_EXERCISE DIRECTIONS_
Give the number of lines that include the word "bending", and nothing else.

>>>

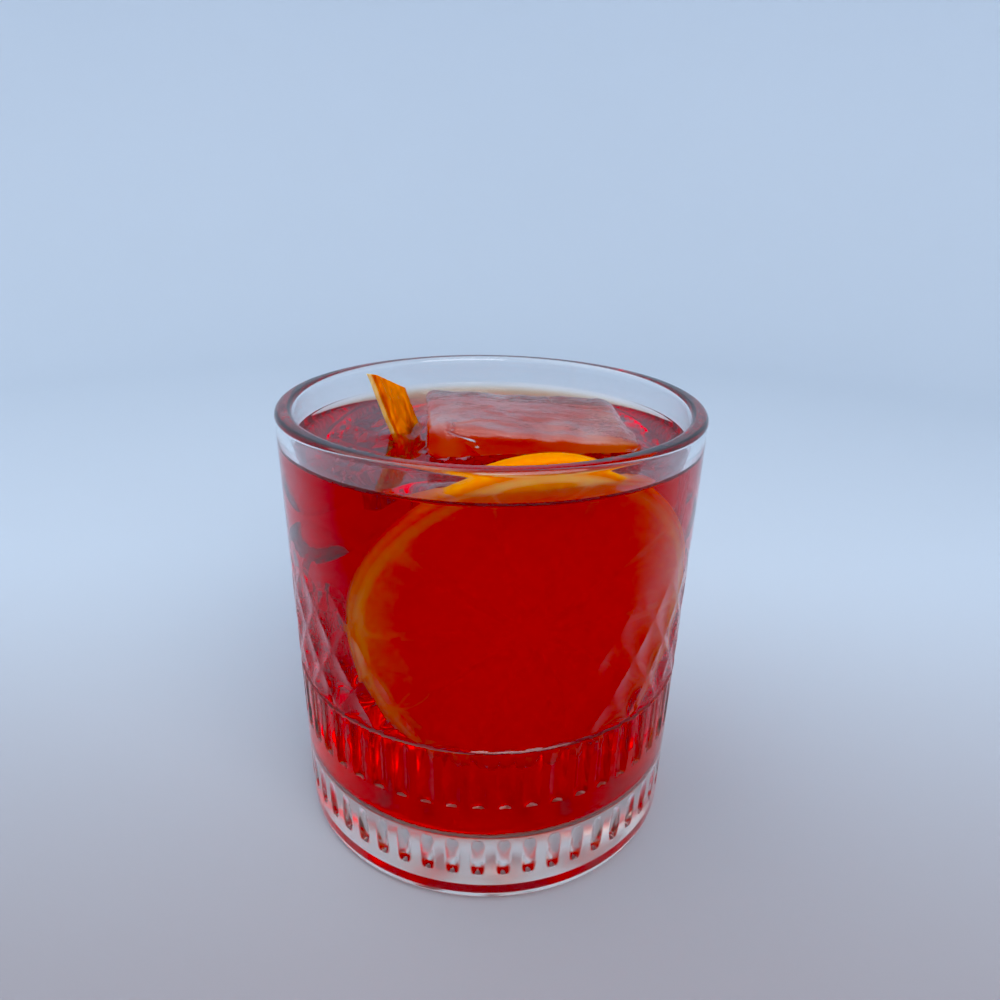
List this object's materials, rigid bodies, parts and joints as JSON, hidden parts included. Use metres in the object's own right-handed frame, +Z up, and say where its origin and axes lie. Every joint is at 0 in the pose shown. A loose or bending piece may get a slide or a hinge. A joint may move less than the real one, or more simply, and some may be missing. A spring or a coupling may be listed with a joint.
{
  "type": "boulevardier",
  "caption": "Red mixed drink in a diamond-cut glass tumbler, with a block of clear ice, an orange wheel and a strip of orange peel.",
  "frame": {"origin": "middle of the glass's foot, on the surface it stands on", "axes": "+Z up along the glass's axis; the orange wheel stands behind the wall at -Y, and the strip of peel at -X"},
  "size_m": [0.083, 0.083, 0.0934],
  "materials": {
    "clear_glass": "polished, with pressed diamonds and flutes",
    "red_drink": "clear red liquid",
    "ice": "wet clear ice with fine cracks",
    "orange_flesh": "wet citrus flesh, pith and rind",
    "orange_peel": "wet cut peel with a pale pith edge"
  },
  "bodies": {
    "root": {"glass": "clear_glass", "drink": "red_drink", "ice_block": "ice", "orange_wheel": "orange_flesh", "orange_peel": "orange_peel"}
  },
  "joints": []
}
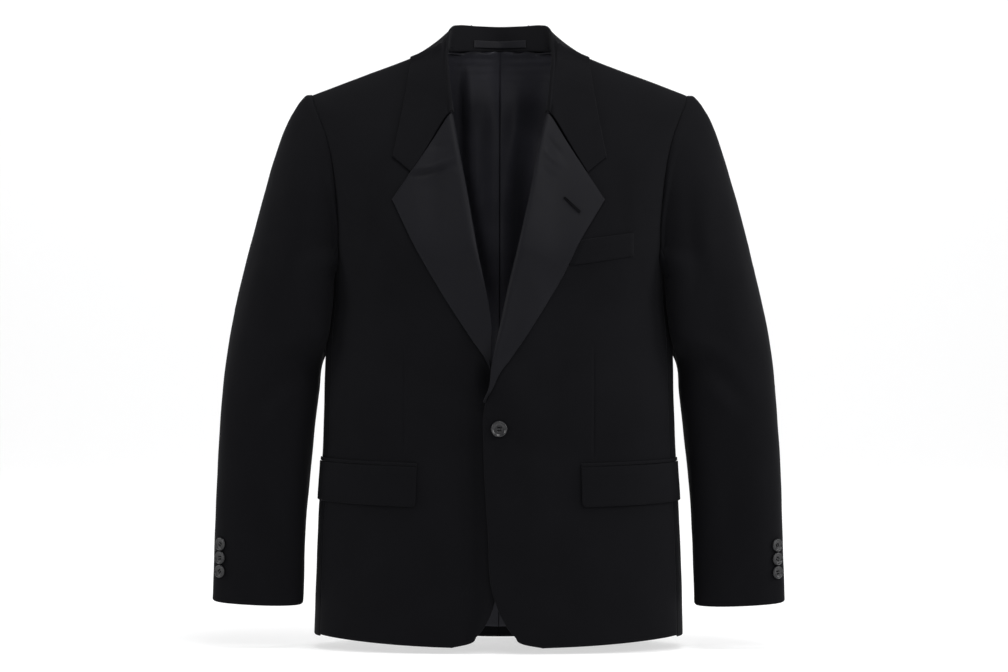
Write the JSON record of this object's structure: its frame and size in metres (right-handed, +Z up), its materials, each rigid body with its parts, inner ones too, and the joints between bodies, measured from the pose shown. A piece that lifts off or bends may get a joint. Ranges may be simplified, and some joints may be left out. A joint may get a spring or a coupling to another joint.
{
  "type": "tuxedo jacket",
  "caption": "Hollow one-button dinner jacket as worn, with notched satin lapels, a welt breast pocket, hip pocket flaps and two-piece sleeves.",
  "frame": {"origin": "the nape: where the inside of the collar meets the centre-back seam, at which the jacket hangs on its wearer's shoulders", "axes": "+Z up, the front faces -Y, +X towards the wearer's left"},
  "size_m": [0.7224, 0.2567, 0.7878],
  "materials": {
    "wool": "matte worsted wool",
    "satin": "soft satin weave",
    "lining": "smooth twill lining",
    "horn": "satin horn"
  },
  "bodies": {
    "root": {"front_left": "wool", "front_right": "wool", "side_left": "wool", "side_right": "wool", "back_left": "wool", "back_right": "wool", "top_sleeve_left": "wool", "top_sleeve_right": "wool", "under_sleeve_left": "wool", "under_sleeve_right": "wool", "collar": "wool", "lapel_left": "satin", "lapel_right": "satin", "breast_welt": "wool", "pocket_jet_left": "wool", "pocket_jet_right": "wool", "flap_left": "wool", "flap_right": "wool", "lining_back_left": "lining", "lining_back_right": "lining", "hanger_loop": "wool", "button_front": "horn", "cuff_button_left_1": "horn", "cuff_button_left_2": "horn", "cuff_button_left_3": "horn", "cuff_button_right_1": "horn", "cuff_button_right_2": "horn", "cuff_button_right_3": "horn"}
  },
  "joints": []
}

<<<
>>>

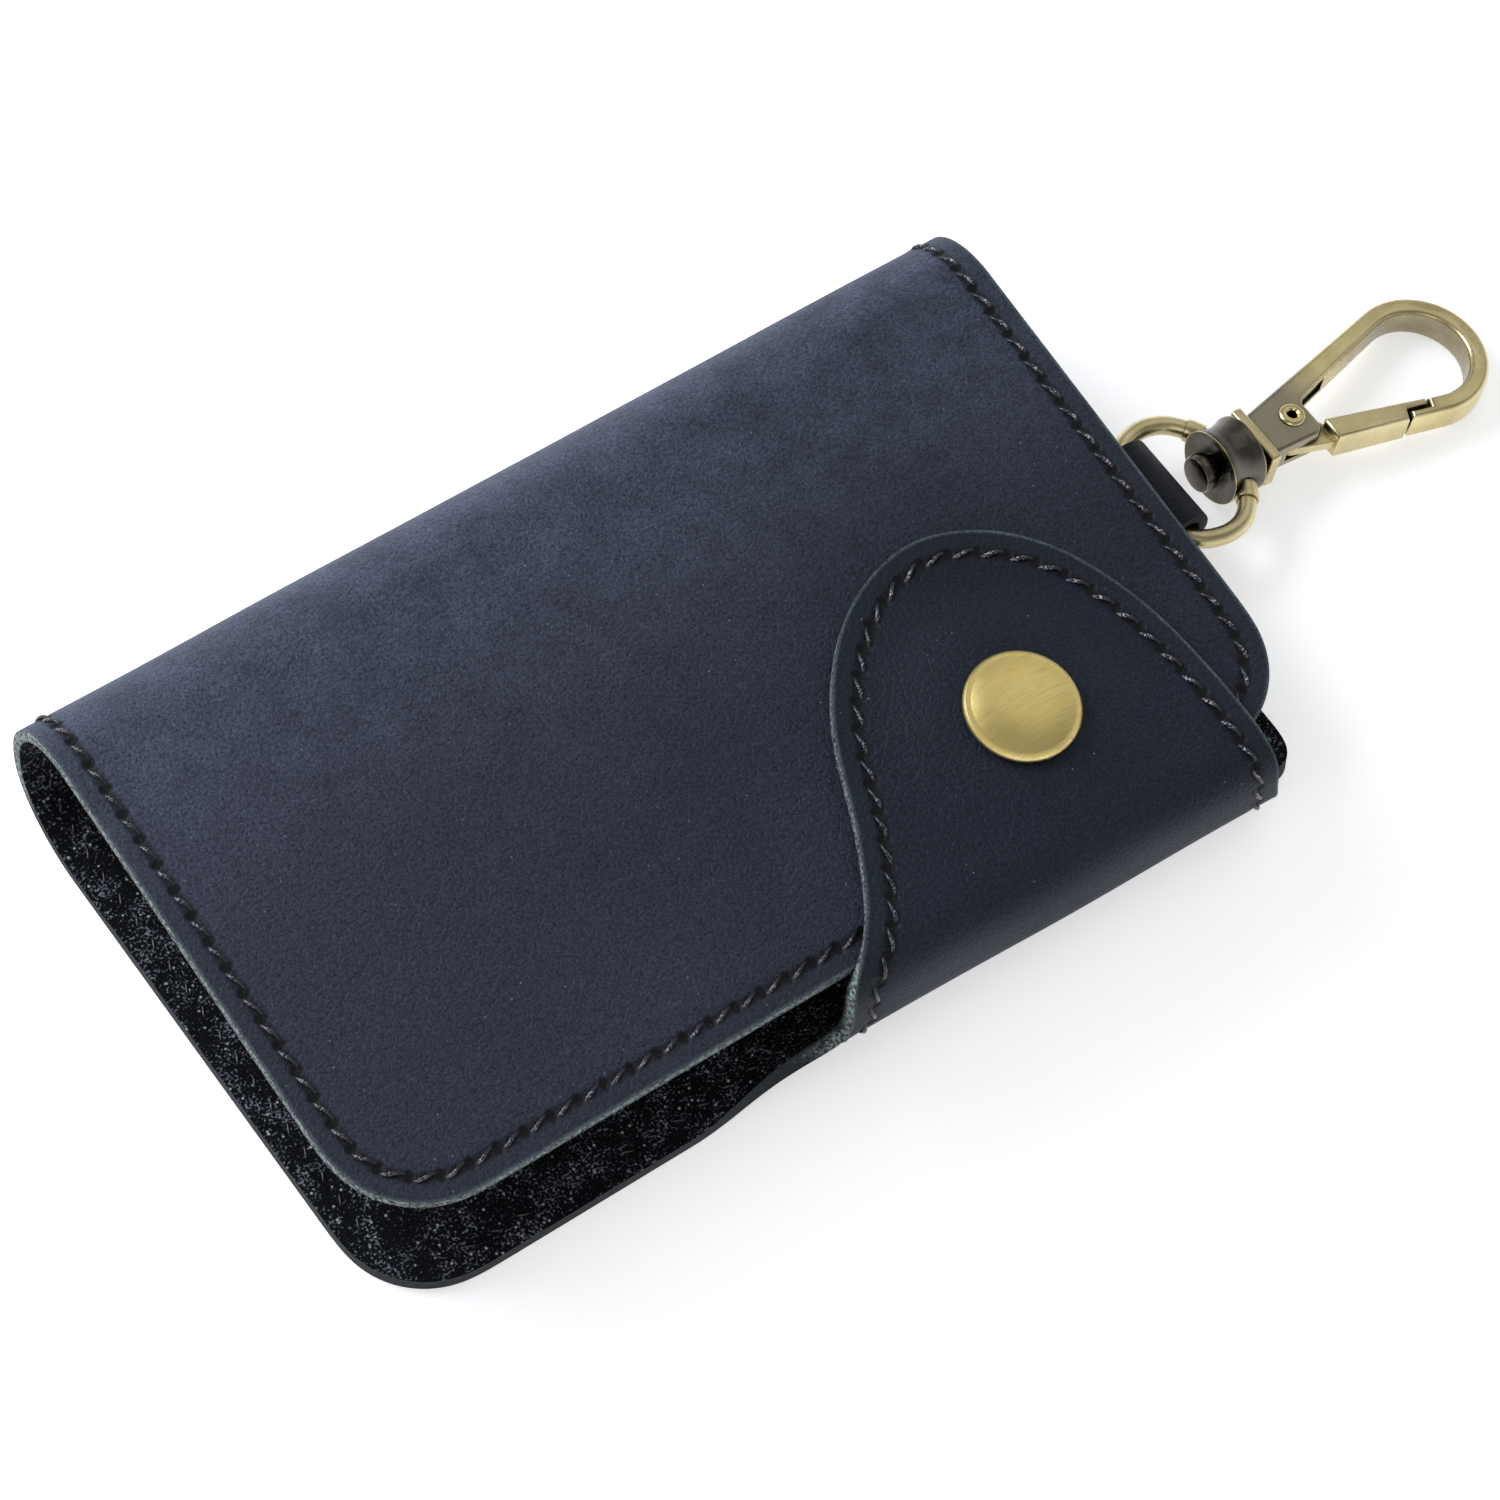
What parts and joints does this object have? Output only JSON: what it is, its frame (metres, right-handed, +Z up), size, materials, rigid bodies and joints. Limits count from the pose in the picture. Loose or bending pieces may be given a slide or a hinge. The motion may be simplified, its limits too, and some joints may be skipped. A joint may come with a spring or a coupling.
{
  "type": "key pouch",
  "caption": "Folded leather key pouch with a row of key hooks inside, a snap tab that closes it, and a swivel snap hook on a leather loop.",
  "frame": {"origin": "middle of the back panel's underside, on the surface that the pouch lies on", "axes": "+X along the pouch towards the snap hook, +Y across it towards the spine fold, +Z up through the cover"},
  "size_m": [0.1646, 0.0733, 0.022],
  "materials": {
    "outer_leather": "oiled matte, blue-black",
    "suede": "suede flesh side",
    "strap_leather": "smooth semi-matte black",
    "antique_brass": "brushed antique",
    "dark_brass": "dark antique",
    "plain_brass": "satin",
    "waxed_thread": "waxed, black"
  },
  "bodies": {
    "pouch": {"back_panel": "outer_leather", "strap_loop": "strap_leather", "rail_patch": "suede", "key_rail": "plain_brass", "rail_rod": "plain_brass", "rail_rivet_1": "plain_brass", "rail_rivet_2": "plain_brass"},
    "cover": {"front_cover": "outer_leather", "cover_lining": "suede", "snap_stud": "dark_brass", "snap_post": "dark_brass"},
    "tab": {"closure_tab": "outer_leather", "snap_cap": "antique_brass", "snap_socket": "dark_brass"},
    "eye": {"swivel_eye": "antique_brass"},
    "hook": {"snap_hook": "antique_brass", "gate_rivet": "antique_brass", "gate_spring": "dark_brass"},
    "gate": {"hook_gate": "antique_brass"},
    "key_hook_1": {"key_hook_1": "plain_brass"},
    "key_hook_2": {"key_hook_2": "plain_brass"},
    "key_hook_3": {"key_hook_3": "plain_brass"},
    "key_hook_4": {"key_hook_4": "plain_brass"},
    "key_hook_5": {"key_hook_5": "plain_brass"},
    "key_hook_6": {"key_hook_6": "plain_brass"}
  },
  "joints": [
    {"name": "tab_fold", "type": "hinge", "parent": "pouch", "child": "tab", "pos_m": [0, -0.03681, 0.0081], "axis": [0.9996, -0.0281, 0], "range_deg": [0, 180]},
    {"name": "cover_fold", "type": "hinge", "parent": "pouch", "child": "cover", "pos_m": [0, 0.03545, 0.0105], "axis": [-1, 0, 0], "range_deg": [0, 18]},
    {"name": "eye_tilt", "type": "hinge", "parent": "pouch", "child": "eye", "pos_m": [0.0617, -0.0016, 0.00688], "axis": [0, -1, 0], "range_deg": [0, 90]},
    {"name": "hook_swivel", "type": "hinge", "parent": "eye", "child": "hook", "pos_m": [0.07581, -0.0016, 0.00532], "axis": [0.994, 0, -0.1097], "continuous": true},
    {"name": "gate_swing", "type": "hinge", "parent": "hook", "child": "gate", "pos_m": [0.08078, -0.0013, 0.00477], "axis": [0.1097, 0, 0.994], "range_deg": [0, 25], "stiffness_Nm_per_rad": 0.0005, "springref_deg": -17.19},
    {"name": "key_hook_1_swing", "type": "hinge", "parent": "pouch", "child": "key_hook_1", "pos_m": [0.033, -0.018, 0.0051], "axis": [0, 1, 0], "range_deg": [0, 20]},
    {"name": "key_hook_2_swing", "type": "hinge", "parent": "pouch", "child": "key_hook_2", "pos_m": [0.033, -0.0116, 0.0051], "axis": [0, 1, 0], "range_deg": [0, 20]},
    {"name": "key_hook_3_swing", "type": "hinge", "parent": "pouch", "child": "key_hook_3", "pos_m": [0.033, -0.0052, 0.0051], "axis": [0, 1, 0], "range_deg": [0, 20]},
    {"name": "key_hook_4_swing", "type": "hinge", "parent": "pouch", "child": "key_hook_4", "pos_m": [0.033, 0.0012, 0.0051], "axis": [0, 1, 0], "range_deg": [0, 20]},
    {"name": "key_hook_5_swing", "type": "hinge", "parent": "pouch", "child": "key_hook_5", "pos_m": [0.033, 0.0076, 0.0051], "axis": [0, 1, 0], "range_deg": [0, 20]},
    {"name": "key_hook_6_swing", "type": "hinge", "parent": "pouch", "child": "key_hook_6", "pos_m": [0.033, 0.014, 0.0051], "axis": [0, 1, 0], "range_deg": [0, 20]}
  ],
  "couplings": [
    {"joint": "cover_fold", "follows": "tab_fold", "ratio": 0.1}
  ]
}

<<<

_EXERCISE OUTPUT_
2